University of Texas researchers believe that they have identified and created a test to detect protein markers within human saliva that point to increased possibility of having breast cancer. Considering people visit the dentist more frequently than their doctor, and that said dentist has ready access to your saliva, its quite possible that it will be the dentist performing routine breast cancer testing in the future.
The study is being applied to a “lab-on-a-chip” technology platform developed by biochemists at The University of Texas at Austin. The ultimate goal is to bring this type of diagnostic test, which is capable of detecting the presence of cancer before a tumor forms, into the dental office or other health care facilities.

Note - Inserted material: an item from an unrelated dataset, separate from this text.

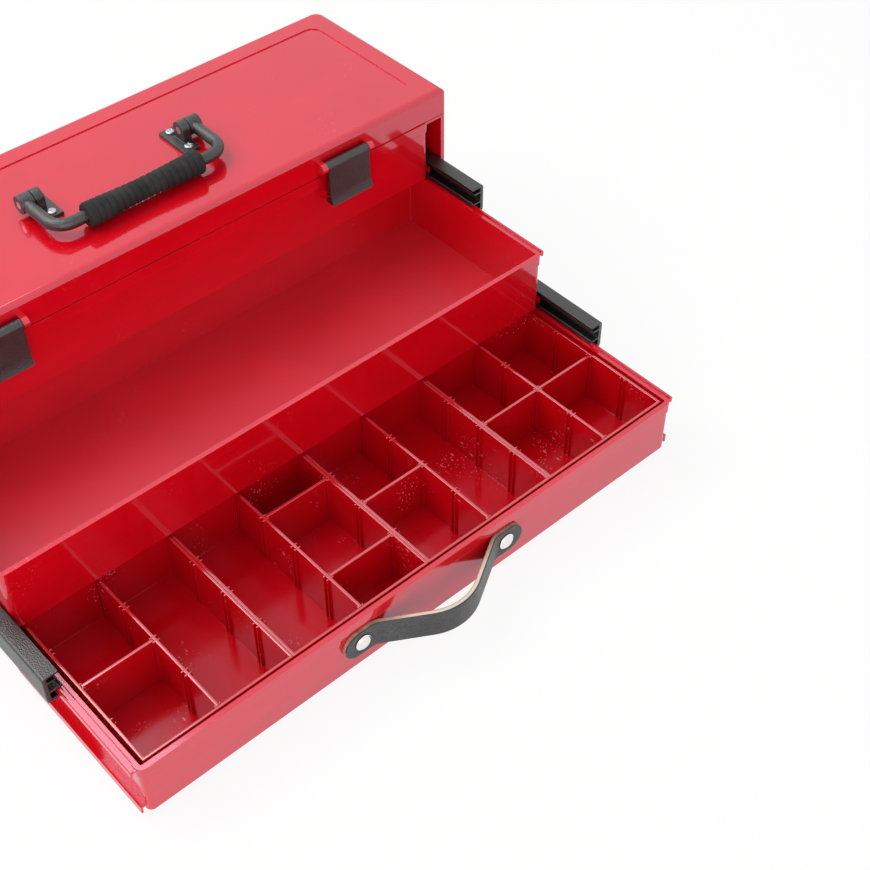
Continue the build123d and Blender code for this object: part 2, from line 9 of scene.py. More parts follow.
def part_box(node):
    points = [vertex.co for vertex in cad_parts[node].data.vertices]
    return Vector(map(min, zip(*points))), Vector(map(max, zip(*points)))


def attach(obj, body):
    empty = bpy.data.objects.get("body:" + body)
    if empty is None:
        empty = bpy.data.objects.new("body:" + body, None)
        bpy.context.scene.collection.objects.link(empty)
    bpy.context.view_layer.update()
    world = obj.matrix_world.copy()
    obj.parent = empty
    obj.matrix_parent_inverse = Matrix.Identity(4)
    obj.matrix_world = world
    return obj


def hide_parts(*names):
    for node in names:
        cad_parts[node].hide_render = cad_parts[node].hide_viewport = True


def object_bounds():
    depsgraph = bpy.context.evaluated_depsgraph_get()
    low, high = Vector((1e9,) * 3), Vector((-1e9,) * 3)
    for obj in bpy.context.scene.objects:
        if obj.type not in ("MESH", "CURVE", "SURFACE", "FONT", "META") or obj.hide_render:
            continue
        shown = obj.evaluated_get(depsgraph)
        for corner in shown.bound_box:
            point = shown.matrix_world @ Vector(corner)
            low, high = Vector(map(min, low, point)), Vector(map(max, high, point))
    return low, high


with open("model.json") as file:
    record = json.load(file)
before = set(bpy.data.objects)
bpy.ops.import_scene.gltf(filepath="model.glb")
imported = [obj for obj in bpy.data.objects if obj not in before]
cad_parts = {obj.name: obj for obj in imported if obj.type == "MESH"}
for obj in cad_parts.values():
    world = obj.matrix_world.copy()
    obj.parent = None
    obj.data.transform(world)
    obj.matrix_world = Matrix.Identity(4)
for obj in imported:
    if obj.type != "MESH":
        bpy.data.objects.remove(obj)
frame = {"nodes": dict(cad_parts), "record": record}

The technology aims to improve the ease and effectiveness with which dental professionals and other health care providers can provide quick, accurate diagnostic information and physician referrals to their patients…
Streckfus [Charles Streckfus, D.D.S., University of Texas Dental Branch at Houston professor of diagnostic sciences with an expertise in salivary function and molecular epidemiology –ed.] and his team compared the levels of expression of proteins in the saliva of patients with either malignant or benign tumors to saliva from normal controls to find those that are abnormally expressed in the diseased state. Patients’ proteins that are significantly higher or lower than the norm were considered biomarker candidates.
In the study, researchers analyzed saliva samples from 30 patients. They found 49 proteins that differentiated healthy patients from those with benign breast tumors and those with malignant breast tumors.
These findings suggest that patients can be tested for breast cancer by examining certain protein markers in their saliva during a visit to a dentist’s office.